━━━━━ Material provided ━━━━━

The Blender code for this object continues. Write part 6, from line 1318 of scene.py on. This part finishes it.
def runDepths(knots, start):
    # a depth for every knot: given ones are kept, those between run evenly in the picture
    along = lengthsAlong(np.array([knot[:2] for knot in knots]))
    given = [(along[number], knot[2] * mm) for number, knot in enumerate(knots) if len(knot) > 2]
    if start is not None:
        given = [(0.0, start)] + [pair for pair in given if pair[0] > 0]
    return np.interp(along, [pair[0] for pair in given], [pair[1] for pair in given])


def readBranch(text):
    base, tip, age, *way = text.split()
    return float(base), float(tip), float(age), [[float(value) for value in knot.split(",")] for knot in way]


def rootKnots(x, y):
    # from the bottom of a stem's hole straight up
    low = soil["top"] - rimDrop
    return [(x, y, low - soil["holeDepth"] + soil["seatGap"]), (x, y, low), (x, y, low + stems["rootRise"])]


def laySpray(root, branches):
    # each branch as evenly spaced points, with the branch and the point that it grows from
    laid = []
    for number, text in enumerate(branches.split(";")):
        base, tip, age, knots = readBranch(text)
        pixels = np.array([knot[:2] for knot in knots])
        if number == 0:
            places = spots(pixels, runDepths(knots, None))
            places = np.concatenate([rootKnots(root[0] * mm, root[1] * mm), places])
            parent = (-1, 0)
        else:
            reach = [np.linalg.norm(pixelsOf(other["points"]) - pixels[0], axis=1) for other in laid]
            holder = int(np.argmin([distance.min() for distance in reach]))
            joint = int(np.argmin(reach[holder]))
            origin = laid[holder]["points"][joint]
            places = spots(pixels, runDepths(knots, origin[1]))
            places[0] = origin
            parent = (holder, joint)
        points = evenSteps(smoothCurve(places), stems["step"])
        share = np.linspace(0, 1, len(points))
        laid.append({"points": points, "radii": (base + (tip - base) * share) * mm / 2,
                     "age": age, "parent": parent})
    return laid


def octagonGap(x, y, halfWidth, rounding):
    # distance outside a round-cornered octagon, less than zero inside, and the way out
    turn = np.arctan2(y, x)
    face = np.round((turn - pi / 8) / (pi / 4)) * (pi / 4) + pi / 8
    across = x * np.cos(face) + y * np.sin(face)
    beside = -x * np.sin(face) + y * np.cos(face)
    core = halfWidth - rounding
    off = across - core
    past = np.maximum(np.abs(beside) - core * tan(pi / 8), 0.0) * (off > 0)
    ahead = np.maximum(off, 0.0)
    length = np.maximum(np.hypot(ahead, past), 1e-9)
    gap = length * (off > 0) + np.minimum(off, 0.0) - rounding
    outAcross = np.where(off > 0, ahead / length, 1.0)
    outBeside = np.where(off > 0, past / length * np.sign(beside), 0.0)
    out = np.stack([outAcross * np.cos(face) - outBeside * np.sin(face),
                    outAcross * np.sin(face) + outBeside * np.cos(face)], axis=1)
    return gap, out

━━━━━

→ Aim:
Go through the listing and print each line exactly as it appears.

→ Correct output:
The Blender code for this object continues. Write part 6, from line 1318 of scene.py on. This part finishes it.
def runDepths(knots, start):
    # a depth for every knot: given ones are kept, those between run evenly in the picture
    along = lengthsAlong(np.array([knot[:2] for knot in knots]))
    given = [(along[number], knot[2] * mm) for number, knot in enumerate(knots) if len(knot) > 2]
    if start is not None:
        given = [(0.0, start)] + [pair for pair in given if pair[0] > 0]
    return np.interp(along, [pair[0] for pair in given], [pair[1] for pair in given])


def readBranch(text):
    base, tip, age, *way = text.split()
    return float(base), float(tip), float(age), [[float(value) for value in knot.split(",")] for knot in way]


def rootKnots(x, y):
    # from the bottom of a stem's hole straight up
    low = soil["top"] - rimDrop
    return [(x, y, low - soil["holeDepth"] + soil["seatGap"]), (x, y, low), (x, y, low + stems["rootRise"])]


def laySpray(root, branches):
    # each branch as evenly spaced points, with the branch and the point that it grows from
    laid = []
    for number, text in enumerate(branches.split(";")):
        base, tip, age, knots = readBranch(text)
        pixels = np.array([knot[:2] for knot in knots])
        if number == 0:
            places = spots(pixels, runDepths(knots, None))
            places = np.concatenate([rootKnots(root[0] * mm, root[1] * mm), places])
            parent = (-1, 0)
        else:
            reach = [np.linalg.norm(pixelsOf(other["points"]) - pixels[0], axis=1) for other in laid]
            holder = int(np.argmin([distance.min() for distance in reach]))
            joint = int(np.argmin(reach[holder]))
            origin = laid[holder]["points"][joint]
            places = spots(pixels, runDepths(knots, origin[1]))
            places[0] = origin
            parent = (holder, joint)
        points = evenSteps(smoothCurve(places), stems["step"])
        share = np.linspace(0, 1, len(points))
        laid.append({"points": points, "radii": (base + (tip - base) * share) * mm / 2,
                     "age": age, "parent": parent})
    return laid


def octagonGap(x, y, halfWidth, rounding):
    # distance outside a round-cornered octagon, less than zero inside, and the way out
    turn = np.arctan2(y, x)
    face = np.round((turn - pi / 8) / (pi / 4)) * (pi / 4) + pi / 8
    across = x * np.cos(face) + y * np.sin(face)
    beside = -x * np.sin(face) + y * np.cos(face)
    core = halfWidth - rounding
    off = across - core
    past = np.maximum(np.abs(beside) - core * tan(pi / 8), 0.0) * (off > 0)
    ahead = np.maximum(off, 0.0)
    length = np.maximum(np.hypot(ahead, past), 1e-9)
    gap = length * (off > 0) + np.minimum(off, 0.0) - rounding
    outAcross = np.where(off > 0, ahead / length, 1.0)
    outBeside = np.where(off > 0, past / length * np.sign(beside), 0.0)
    out = np.stack([outAcross * np.cos(face) - outBeside * np.sin(face),
                    outAcross * np.sin(face) + outBeside * np.cos(face)], axis=1)
    return gap, out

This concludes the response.